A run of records
* * * * * * * * *
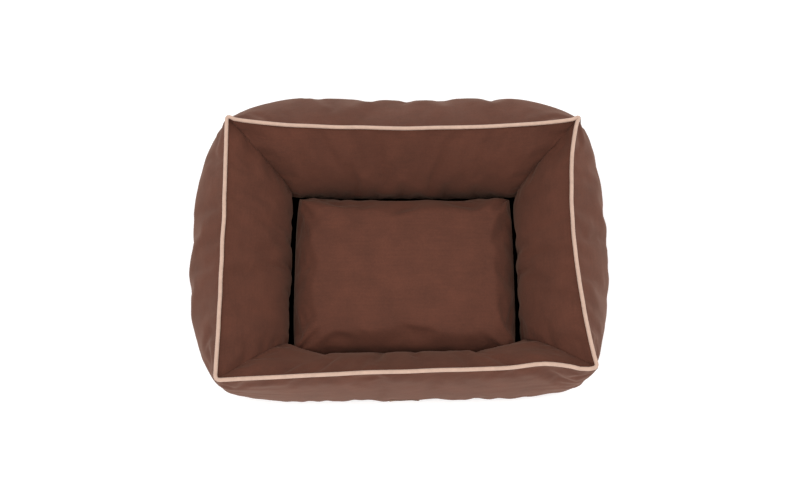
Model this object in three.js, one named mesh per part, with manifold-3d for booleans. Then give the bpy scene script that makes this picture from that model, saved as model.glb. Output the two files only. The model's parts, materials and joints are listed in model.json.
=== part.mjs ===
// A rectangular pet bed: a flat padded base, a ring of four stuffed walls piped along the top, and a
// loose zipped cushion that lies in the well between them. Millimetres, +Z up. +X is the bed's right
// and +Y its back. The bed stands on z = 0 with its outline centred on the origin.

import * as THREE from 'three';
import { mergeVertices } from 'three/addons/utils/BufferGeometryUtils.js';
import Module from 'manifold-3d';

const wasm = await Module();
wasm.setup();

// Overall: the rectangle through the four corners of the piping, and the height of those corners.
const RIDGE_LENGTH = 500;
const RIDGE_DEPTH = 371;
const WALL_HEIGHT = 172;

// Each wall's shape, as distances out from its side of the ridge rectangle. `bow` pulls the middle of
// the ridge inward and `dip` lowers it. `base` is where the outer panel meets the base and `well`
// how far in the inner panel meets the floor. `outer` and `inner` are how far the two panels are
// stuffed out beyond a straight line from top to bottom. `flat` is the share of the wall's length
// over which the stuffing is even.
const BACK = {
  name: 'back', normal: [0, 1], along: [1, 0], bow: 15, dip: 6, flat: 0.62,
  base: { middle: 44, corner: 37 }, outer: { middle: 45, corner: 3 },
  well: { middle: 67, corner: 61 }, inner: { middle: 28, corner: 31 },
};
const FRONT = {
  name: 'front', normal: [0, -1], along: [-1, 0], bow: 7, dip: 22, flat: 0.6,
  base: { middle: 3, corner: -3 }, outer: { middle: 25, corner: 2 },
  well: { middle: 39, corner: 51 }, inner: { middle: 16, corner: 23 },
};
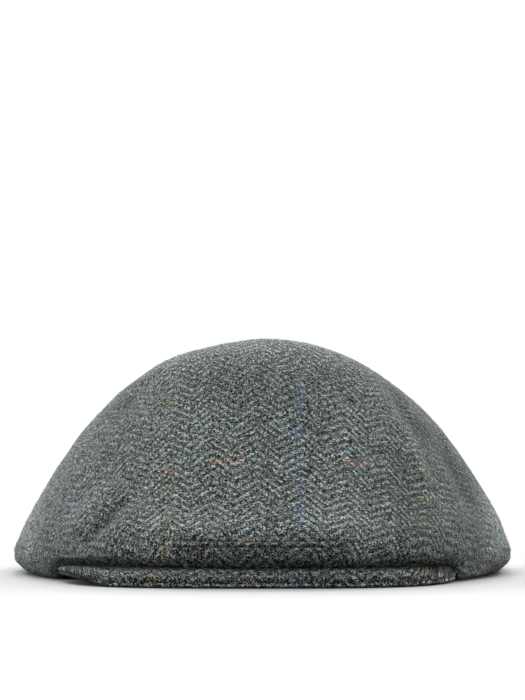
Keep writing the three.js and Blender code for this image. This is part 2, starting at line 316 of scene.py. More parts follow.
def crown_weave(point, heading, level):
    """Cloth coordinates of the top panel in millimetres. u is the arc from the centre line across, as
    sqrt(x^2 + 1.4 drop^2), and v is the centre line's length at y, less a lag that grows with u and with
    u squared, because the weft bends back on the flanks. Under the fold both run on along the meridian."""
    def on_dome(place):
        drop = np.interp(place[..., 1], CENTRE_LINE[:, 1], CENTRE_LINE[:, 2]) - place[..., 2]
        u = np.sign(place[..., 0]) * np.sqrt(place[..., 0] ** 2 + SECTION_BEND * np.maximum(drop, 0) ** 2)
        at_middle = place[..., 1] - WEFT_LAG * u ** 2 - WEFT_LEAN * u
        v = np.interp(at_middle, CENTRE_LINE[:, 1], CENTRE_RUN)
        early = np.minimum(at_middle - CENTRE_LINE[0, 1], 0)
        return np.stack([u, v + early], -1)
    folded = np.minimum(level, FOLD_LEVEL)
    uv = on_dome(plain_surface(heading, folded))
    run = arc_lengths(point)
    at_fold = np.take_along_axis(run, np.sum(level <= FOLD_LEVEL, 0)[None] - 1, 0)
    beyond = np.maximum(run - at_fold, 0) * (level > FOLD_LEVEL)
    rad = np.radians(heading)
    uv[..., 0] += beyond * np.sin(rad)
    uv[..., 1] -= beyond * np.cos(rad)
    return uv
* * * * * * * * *
■ THE TASK ■
Give the data again, exactly as it stands.

■ THE RESULT ■
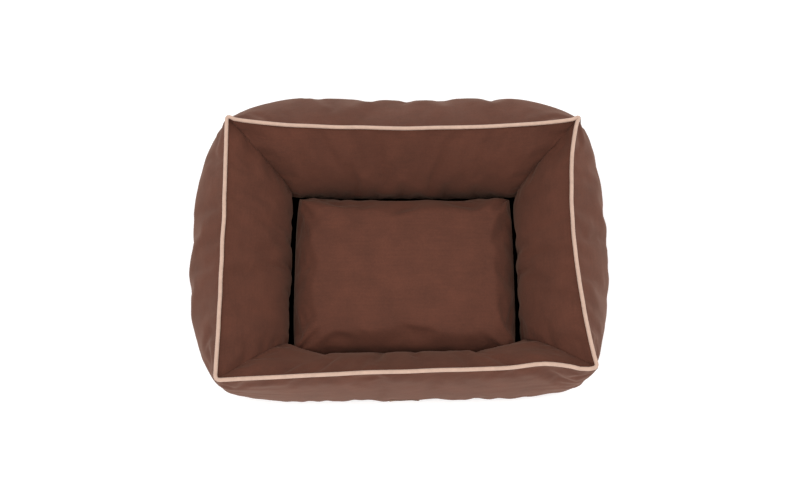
Model this object in three.js, one named mesh per part, with manifold-3d for booleans. Then give the bpy scene script that makes this picture from that model, saved as model.glb. Output the two files only. The model's parts, materials and joints are listed in model.json.
=== part.mjs ===
// A rectangular pet bed: a flat padded base, a ring of four stuffed walls piped along the top, and a
// loose zipped cushion that lies in the well between them. Millimetres, +Z up. +X is the bed's right
// and +Y its back. The bed stands on z = 0 with its outline centred on the origin.

import * as THREE from 'three';
import { mergeVertices } from 'three/addons/utils/BufferGeometryUtils.js';
import Module from 'manifold-3d';

const wasm = await Module();
wasm.setup();

// Overall: the rectangle through the four corners of the piping, and the height of those corners.
const RIDGE_LENGTH = 500;
const RIDGE_DEPTH = 371;
const WALL_HEIGHT = 172;

// Each wall's shape, as distances out from its side of the ridge rectangle. `bow` pulls the middle of
// the ridge inward and `dip` lowers it. `base` is where the outer panel meets the base and `well`
// how far in the inner panel meets the floor. `outer` and `inner` are how far the two panels are
// stuffed out beyond a straight line from top to bottom. `flat` is the share of the wall's length
// over which the stuffing is even.
const BACK = {
  name: 'back', normal: [0, 1], along: [1, 0], bow: 15, dip: 6, flat: 0.62,
  base: { middle: 44, corner: 37 }, outer: { middle: 45, corner: 3 },
  well: { middle: 67, corner: 61 }, inner: { middle: 28, corner: 31 },
};
const FRONT = {
  name: 'front', normal: [0, -1], along: [-1, 0], bow: 7, dip: 22, flat: 0.6,
  base: { middle: 3, corner: -3 }, outer: { middle: 25, corner: 2 },
  well: { middle: 39, corner: 51 }, inner: { middle: 16, corner: 23 },
};
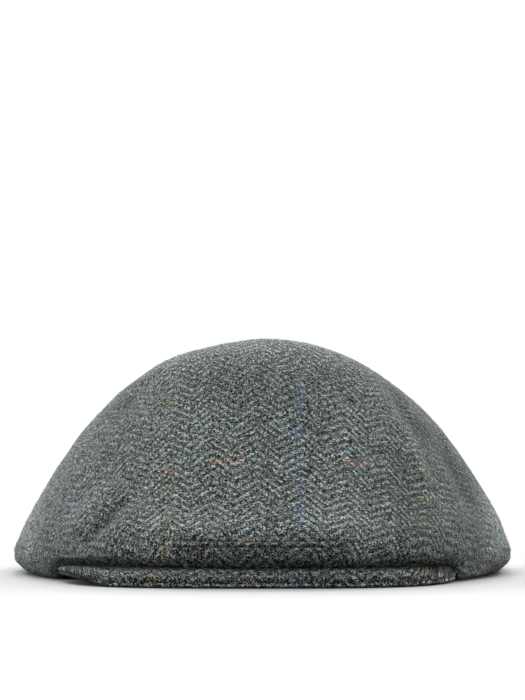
Keep writing the three.js and Blender code for this image. This is part 2, starting at line 316 of scene.py. More parts follow.
def crown_weave(point, heading, level):
    """Cloth coordinates of the top panel in millimetres. u is the arc from the centre line across, as
    sqrt(x^2 + 1.4 drop^2), and v is the centre line's length at y, less a lag that grows with u and with
    u squared, because the weft bends back on the flanks. Under the fold both run on along the meridian."""
    def on_dome(place):
        drop = np.interp(place[..., 1], CENTRE_LINE[:, 1], CENTRE_LINE[:, 2]) - place[..., 2]
        u = np.sign(place[..., 0]) * np.sqrt(place[..., 0] ** 2 + SECTION_BEND * np.maximum(drop, 0) ** 2)
        at_middle = place[..., 1] - WEFT_LAG * u ** 2 - WEFT_LEAN * u
        v = np.interp(at_middle, CENTRE_LINE[:, 1], CENTRE_RUN)
        early = np.minimum(at_middle - CENTRE_LINE[0, 1], 0)
        return np.stack([u, v + early], -1)
    folded = np.minimum(level, FOLD_LEVEL)
    uv = on_dome(plain_surface(heading, folded))
    run = arc_lengths(point)
    at_fold = np.take_along_axis(run, np.sum(level <= FOLD_LEVEL, 0)[None] - 1, 0)
    beyond = np.maximum(run - at_fold, 0) * (level > FOLD_LEVEL)
    rad = np.radians(heading)
    uv[..., 0] += beyond * np.sin(rad)
    uv[..., 1] -= beyond * np.cos(rad)
    return uv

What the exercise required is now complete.